Тем временем производство уральского чугуна и железа продолжало снижаться. Если в 1825 г. на нижнетагильских заводах было выработано около 8,6 тыс. тонн железа, то спустя пять лет лишь 5,6 тыс. тонн. По свидетельству советского экономиста и статистика, действительного члена АН СССР С. Г. Струмилина, сбыт русского, в частности, тагильского железа на мировом рынке продолжал падать. Если в 1793 г. Англия ввезла 36 тыс. тонн русского железа, то в 1827 г. – менее 10 тыс. тонн. Как уже отмечалось, главным сдерживающим фактором оставались крепостнические порядки в уральской промышленности, мешавшие ее технической перестройке. Оставляло желать лучшего и качество многих партий русского железа – следствие технического регресса. Черепанов, побывавший в Англии, пришел к выводу, что на качество экспортируемого металла необходимо обратить особое внимание, иначе оно будет постоянно проигрывать шведскому. «Шведское железо здесь предпочитается нашему потому, – писал Черепанов, – что оно делается чище и проварнее, а стальных дел мастера утверждают, что если и наше бы было так сделано, то они предпочли наше». По свидетельству демидовского комиссионера Спенса, Черепанов наметил целый ряд мер, которые должны были привести к значительному повышению качества уральского металла. От имени английских заказчиков в письмах Демидову Спенс настаивал на том, чтобы именно черепановский план был приведен в исполнение. Однако ни демидовские приказчики, ни он сам не вняли наставлениям англичанина, не обратили должного внимания на указания Ефима Черепанова. Качество уральского железа, отправляемого на экспорт, продолжало оставаться неровным. Единственным способом повысить его конкурентоспособность было побыстрее внедрять в практику русских железоделательных заводов новую технику и передовые технологии. Понимая это, Черепанов много занимался созданием прокатного стана. Опыты с моделью прокатного стана или, как тогда говорили, раскатной машины Е. А. Черепанов начал производить еще в 1826 г. в своей домашней мастерской. Экспериментировал Черепанов также с железной рудой, сравнивая отечественное сырье с зарубежным, главным образом шведским. В итоге пришел к выводу, что руда одного из тагильских рудников – Высокогорского по составу лучше шведской, да «и в проплавке высокогорская вернее, тверже». Дальнейшие анализы руд подтвердили правоту Черепанова, его уверенность в том, что уральская металлургия имеет все предпосылки для выплавки железа лучшего, чем у шведов.

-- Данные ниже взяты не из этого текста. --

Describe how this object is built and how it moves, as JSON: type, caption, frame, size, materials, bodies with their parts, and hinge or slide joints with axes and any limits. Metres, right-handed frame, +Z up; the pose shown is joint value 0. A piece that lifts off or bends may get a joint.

Немало времени Черепанов уделял совершенствованию доменного производства. В его донесениях не раз говорилось об участии механиков в сооружении и перестройке доменных печей. Однако в скором времени вопрос о домнах отошел на задний план – Черепанову было поручено заняться развитием медеплавильного производства, которому Демидов придавал очень большое значение. На его заводах выплавка меди увеличивалась из года в год, постоянно вводились в действие новые медеплавильные печи. Черепанов с присущими ему энергией и энтузиазмом взялся выполнять хозяйское поручение, тем более что он и сам считал необходимым развивать и совершенствовать медеплавильное производство, впрочем, как и другие направления отечественной металлургии. При непосредственном участии Черепанова в октябре 1824 г. были пущены в действие три новые, более производительные печи.